◆ **Directive**
Print the entire listing. Each line must match the original exactly.

--- begin ---

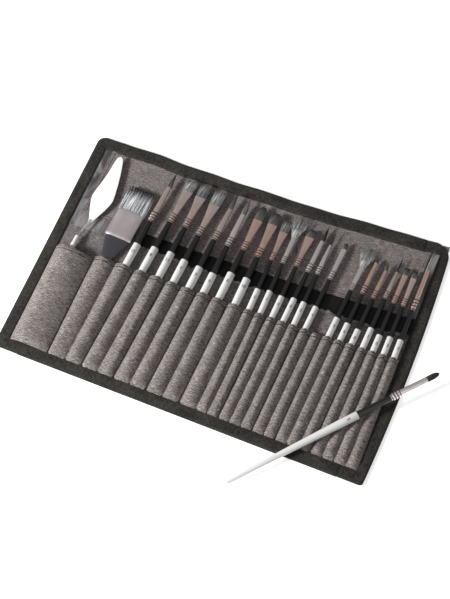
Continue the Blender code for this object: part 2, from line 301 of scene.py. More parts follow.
# %% Thread material
def sewing_thread(name, colour):
    mat = Material(name, rough=0.6, sheen=0.2)
    return mat.set(colour, height=mat.noise(mat.coords("Object"), 4000), bump=0.3)


THREAD = sewing_thread("dark thread", (0.035, 0.032, 0.031))
# black thread; on the pockets' lower mouth row it also serves as painted shade, the dark line under the hem's edge
BLACK_THREAD = sewing_thread("black thread", (0.012, 0.011, 0.010))
print("threads made")

# %% [markdown]
# ## Lacquer, metal and hair
# The handles are pearl white with a black section; the lacquer is smooth, so most of its look is the coat on
# top. The ferrules are plated tube, rose gold to silver. The hair is synthetic, grey with darker tips.


# %% Hard materials
def lacquer(name, colour, rough, coat, fleck=0.0):
    mat = Material(name, rough=rough, coat=coat, coat_rough=0.12)
    cloud = mat.noise(mat.coords("Object"), 90, 3.0)
    tint = tuple(c * (1 - fleck) for c in colour)
    return mat.set(mat.mix(cloud, tint, colour), rough=cloud * 0.08 + (rough - 0.04),
                   height=cloud, bump=0.05)


CRIMP_START, CRIMP_PITCH = 0.065, 0.075


def plated(name, colour, pale, rough=0.3, metal=1.0, crimped=True):
    """Plated tube; where it is crimped, the grooves beside the rings are darkened as painted shade."""
    mat = Material(name, rough=rough, metal=metal)
    drawn = mat.noise(mat.coords("Object", scale=(1, 0.08, 1)), 1500, 2.0)
    cloud = mat.noise(mat.coords("Object"), 120, 2.0)
    tone = mat.mix(cloud, colour, pale)
    if crimped:
        along = Value(mat, mat.node("SeparateXYZ", None, mat.coords("UV")).outputs[1])
        swing = ((along - CRIMP_START) * (2 * pi / CRIMP_PITCH)).cosine()
        # painted shade: the colour turns near black in the grooves beside the crimp rings
        crimp_shade = (swing < -0.35) * (along < CRIMP_START + 2.7 * CRIMP_PITCH)
        tone = mat.mix(crimp_shade * 0.8, tone, (0.06, 0.045, 0.04))
    return mat.set(tone, rough=drawn * 0.16 + (rough - 0.08), height=drawn, bump=0.05, distance=0.0001)


def hair(name, root, middle, tip):
    """Hair whose colour runs along each filament: the piece's UV holds 0 at the ferrule and 1 at the tip."""
    mat = Material(name, rough=0.5, sheen=0.2, specular=0.4)
    along = Value(mat, mat.node("SeparateXYZ", None, mat.coords("UV")).outputs[1])
    streak = mat.noise(mat.coords("UV", scale=(60, 0.7, 1)), 1.0, 2.0)
    tone = mat.ramp((along + (streak - 0.5) * 0.35).clamp(), (0.0, root), (0.55, middle), (0.95, tip))
    dark = mat.ramp(streak, (0.40, (0.25, 0.25, 0.25)), (0.56, (1, 1, 1)), (0.7, (1.6, 1.6, 1.6)))
    colour = mat.mix(1.0, tone, dark, "MULTIPLY")
    return mat.set(colour, rough=streak * 0.2 + 0.4, height=streak, bump=0.5, distance=0.0003)


PEARL = lacquer("pearl lacquer", (0.66, 0.655, 0.65), 0.38, 0.15, 0.03)
BLACK = lacquer("black lacquer", (0.0045, 0.0045, 0.005), 0.3, 0.35)
GREY_BLACK = lacquer("slate lacquer", (0.030, 0.029, 0.034), 0.35, 0.25)
INK = lacquer("grey ink", (0.05, 0.05, 0.055), 0.5, 0.0)
SILVER = plated("silver plate", (0.88, 0.80, 0.79), (0.99, 0.94, 0.93), 0.34)
ROSE = plated("rose plate", (0.74, 0.565, 0.52), (0.99, 0.83, 0.78), 0.34)
COPPER = plated("copper plate", (0.72, 0.485, 0.40), (0.98, 0.75, 0.66), 0.34)
BEIGE = plated("champagne plate", (0.66, 0.56, 0.50), (0.93, 0.83, 0.76), 0.34)
BROAD_PLATE = plated("broad pink plate", (0.62, 0.54, 0.54), (0.80, 0.73, 0.73), 0.42, crimped=False)
STEEL = plated("satin steel", (0.93, 0.925, 0.90), (0.98, 0.975, 0.955), 0.5, 0.25, crimped=False)
GREY_HAIR = hair("grey hair", (0.24, 0.245, 0.245), (0.27, 0.275, 0.28), (0.10, 0.10, 0.10))
DARK_TIP_HAIR = hair("dark tipped hair", (0.23, 0.225, 0.22), (0.12, 0.115, 0.11), (0.012, 0.011, 0.011))
DARK_HAIR = hair("dark hair", (0.05, 0.048, 0.045), (0.02, 0.019, 0.018), (0.006, 0.006, 0.006))
PALE_HAIR = hair("pale hair", (0.42, 0.42, 0.42), (0.46, 0.46, 0.46), (0.16, 0.16, 0.16))
WASH_HAIR = hair("wash hair", (0.66, 0.67, 0.68), (0.72, 0.73, 0.74), (0.03, 0.03, 0.03))
print("hard materials made")

# %% [markdown]
# ## Camera, light and floor
# The case lies on a white sweep. The camera looks down at about 67 degrees from in front and to the right,
# rolled so that the case runs downhill to the right, and the light comes from the near left, so that every
# pocket has a lit side and a dark side.

# %% Camera
AIM = Vector((LOW.x + 287.9 * MM, LOW.y + 180.8 * MM, 0))
VIEW_FROM, VIEW_UP, VIEW_ROLL, VIEW_DISTANCE = 41.13, 66.73, -19.54, 1.5047
level = cos(radians(VIEW_UP))
towards = Vector((level * sin(radians(VIEW_FROM)), -level * cos(radians(VIEW_FROM)), sin(radians(VIEW_UP))))
camera = bpy.data.objects.new("camera", bpy.data.cameras.new("camera"))
bpy.context.scene.collection.objects.link(camera)
turned_view = towards.to_track_quat("Z", "Y").to_matrix() @ Matrix.Rotation(radians(VIEW_ROLL), 3, "Z")
camera.matrix_world = Matrix.Translation(AIM + towards * VIEW_DISTANCE) @ turned_view.to_4x4()
camera.data.lens = 63.68
camera.data.sensor_width = camera.data.sensor_height = 36
camera.data.sensor_fit = "AUTO"
camera.data.clip_end = 20
bpy.context.scene.camera = camera
print("camera at", tuple(round(c, 3) for c in camera.location))


# %% Floor and lights
def area_light(name, at, size, power):
    lamp = bpy.data.lights.new(name, "AREA")
    lamp.energy, lamp.size = power, size
    made = bpy.data.objects.new(name, lamp)
    made.location = at
    made.rotation_euler = (AIM - Vector(at)).to_track_quat("-Z", "Y").to_euler()
    bpy.context.scene.collection.objects.link(made)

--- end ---

◆ **Solution to this problem**
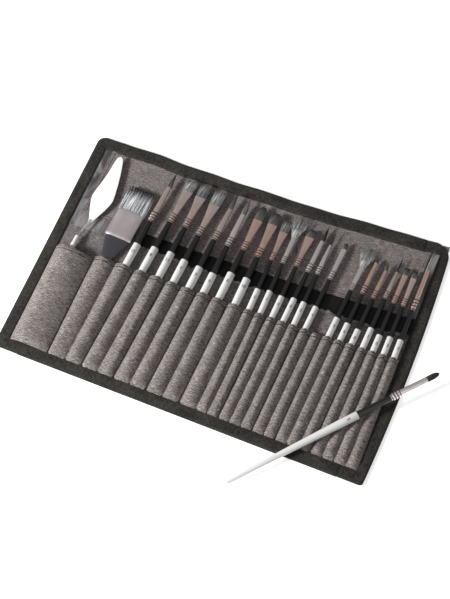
Continue the Blender code for this object: part 2, from line 301 of scene.py. More parts follow.
# %% Thread material
def sewing_thread(name, colour):
    mat = Material(name, rough=0.6, sheen=0.2)
    return mat.set(colour, height=mat.noise(mat.coords("Object"), 4000), bump=0.3)


THREAD = sewing_thread("dark thread", (0.035, 0.032, 0.031))
# black thread; on the pockets' lower mouth row it also serves as painted shade, the dark line under the hem's edge
BLACK_THREAD = sewing_thread("black thread", (0.012, 0.011, 0.010))
print("threads made")

# %% [markdown]
# ## Lacquer, metal and hair
# The handles are pearl white with a black section; the lacquer is smooth, so most of its look is the coat on
# top. The ferrules are plated tube, rose gold to silver. The hair is synthetic, grey with darker tips.


# %% Hard materials
def lacquer(name, colour, rough, coat, fleck=0.0):
    mat = Material(name, rough=rough, coat=coat, coat_rough=0.12)
    cloud = mat.noise(mat.coords("Object"), 90, 3.0)
    tint = tuple(c * (1 - fleck) for c in colour)
    return mat.set(mat.mix(cloud, tint, colour), rough=cloud * 0.08 + (rough - 0.04),
                   height=cloud, bump=0.05)


CRIMP_START, CRIMP_PITCH = 0.065, 0.075


def plated(name, colour, pale, rough=0.3, metal=1.0, crimped=True):
    """Plated tube; where it is crimped, the grooves beside the rings are darkened as painted shade."""
    mat = Material(name, rough=rough, metal=metal)
    drawn = mat.noise(mat.coords("Object", scale=(1, 0.08, 1)), 1500, 2.0)
    cloud = mat.noise(mat.coords("Object"), 120, 2.0)
    tone = mat.mix(cloud, colour, pale)
    if crimped:
        along = Value(mat, mat.node("SeparateXYZ", None, mat.coords("UV")).outputs[1])
        swing = ((along - CRIMP_START) * (2 * pi / CRIMP_PITCH)).cosine()
        # painted shade: the colour turns near black in the grooves beside the crimp rings
        crimp_shade = (swing < -0.35) * (along < CRIMP_START + 2.7 * CRIMP_PITCH)
        tone = mat.mix(crimp_shade * 0.8, tone, (0.06, 0.045, 0.04))
    return mat.set(tone, rough=drawn * 0.16 + (rough - 0.08), height=drawn, bump=0.05, distance=0.0001)


def hair(name, root, middle, tip):
    """Hair whose colour runs along each filament: the piece's UV holds 0 at the ferrule and 1 at the tip."""
    mat = Material(name, rough=0.5, sheen=0.2, specular=0.4)
    along = Value(mat, mat.node("SeparateXYZ", None, mat.coords("UV")).outputs[1])
    streak = mat.noise(mat.coords("UV", scale=(60, 0.7, 1)), 1.0, 2.0)
    tone = mat.ramp((along + (streak - 0.5) * 0.35).clamp(), (0.0, root), (0.55, middle), (0.95, tip))
    dark = mat.ramp(streak, (0.40, (0.25, 0.25, 0.25)), (0.56, (1, 1, 1)), (0.7, (1.6, 1.6, 1.6)))
    colour = mat.mix(1.0, tone, dark, "MULTIPLY")
    return mat.set(colour, rough=streak * 0.2 + 0.4, height=streak, bump=0.5, distance=0.0003)


PEARL = lacquer("pearl lacquer", (0.66, 0.655, 0.65), 0.38, 0.15, 0.03)
BLACK = lacquer("black lacquer", (0.0045, 0.0045, 0.005), 0.3, 0.35)
GREY_BLACK = lacquer("slate lacquer", (0.030, 0.029, 0.034), 0.35, 0.25)
INK = lacquer("grey ink", (0.05, 0.05, 0.055), 0.5, 0.0)
SILVER = plated("silver plate", (0.88, 0.80, 0.79), (0.99, 0.94, 0.93), 0.34)
ROSE = plated("rose plate", (0.74, 0.565, 0.52), (0.99, 0.83, 0.78), 0.34)
COPPER = plated("copper plate", (0.72, 0.485, 0.40), (0.98, 0.75, 0.66), 0.34)
BEIGE = plated("champagne plate", (0.66, 0.56, 0.50), (0.93, 0.83, 0.76), 0.34)
BROAD_PLATE = plated("broad pink plate", (0.62, 0.54, 0.54), (0.80, 0.73, 0.73), 0.42, crimped=False)
STEEL = plated("satin steel", (0.93, 0.925, 0.90), (0.98, 0.975, 0.955), 0.5, 0.25, crimped=False)
GREY_HAIR = hair("grey hair", (0.24, 0.245, 0.245), (0.27, 0.275, 0.28), (0.10, 0.10, 0.10))
DARK_TIP_HAIR = hair("dark tipped hair", (0.23, 0.225, 0.22), (0.12, 0.115, 0.11), (0.012, 0.011, 0.011))
DARK_HAIR = hair("dark hair", (0.05, 0.048, 0.045), (0.02, 0.019, 0.018), (0.006, 0.006, 0.006))
PALE_HAIR = hair("pale hair", (0.42, 0.42, 0.42), (0.46, 0.46, 0.46), (0.16, 0.16, 0.16))
WASH_HAIR = hair("wash hair", (0.66, 0.67, 0.68), (0.72, 0.73, 0.74), (0.03, 0.03, 0.03))
print("hard materials made")

# %% [markdown]
# ## Camera, light and floor
# The case lies on a white sweep. The camera looks down at about 67 degrees from in front and to the right,
# rolled so that the case runs downhill to the right, and the light comes from the near left, so that every
# pocket has a lit side and a dark side.

# %% Camera
AIM = Vector((LOW.x + 287.9 * MM, LOW.y + 180.8 * MM, 0))
VIEW_FROM, VIEW_UP, VIEW_ROLL, VIEW_DISTANCE = 41.13, 66.73, -19.54, 1.5047
level = cos(radians(VIEW_UP))
towards = Vector((level * sin(radians(VIEW_FROM)), -level * cos(radians(VIEW_FROM)), sin(radians(VIEW_UP))))
camera = bpy.data.objects.new("camera", bpy.data.cameras.new("camera"))
bpy.context.scene.collection.objects.link(camera)
turned_view = towards.to_track_quat("Z", "Y").to_matrix() @ Matrix.Rotation(radians(VIEW_ROLL), 3, "Z")
camera.matrix_world = Matrix.Translation(AIM + towards * VIEW_DISTANCE) @ turned_view.to_4x4()
camera.data.lens = 63.68
camera.data.sensor_width = camera.data.sensor_height = 36
camera.data.sensor_fit = "AUTO"
camera.data.clip_end = 20
bpy.context.scene.camera = camera
print("camera at", tuple(round(c, 3) for c in camera.location))


# %% Floor and lights
def area_light(name, at, size, power):
    lamp = bpy.data.lights.new(name, "AREA")
    lamp.energy, lamp.size = power, size
    made = bpy.data.objects.new(name, lamp)
    made.location = at
    made.rotation_euler = (AIM - Vector(at)).to_track_quat("-Z", "Y").to_euler()
    bpy.context.scene.collection.objects.link(made)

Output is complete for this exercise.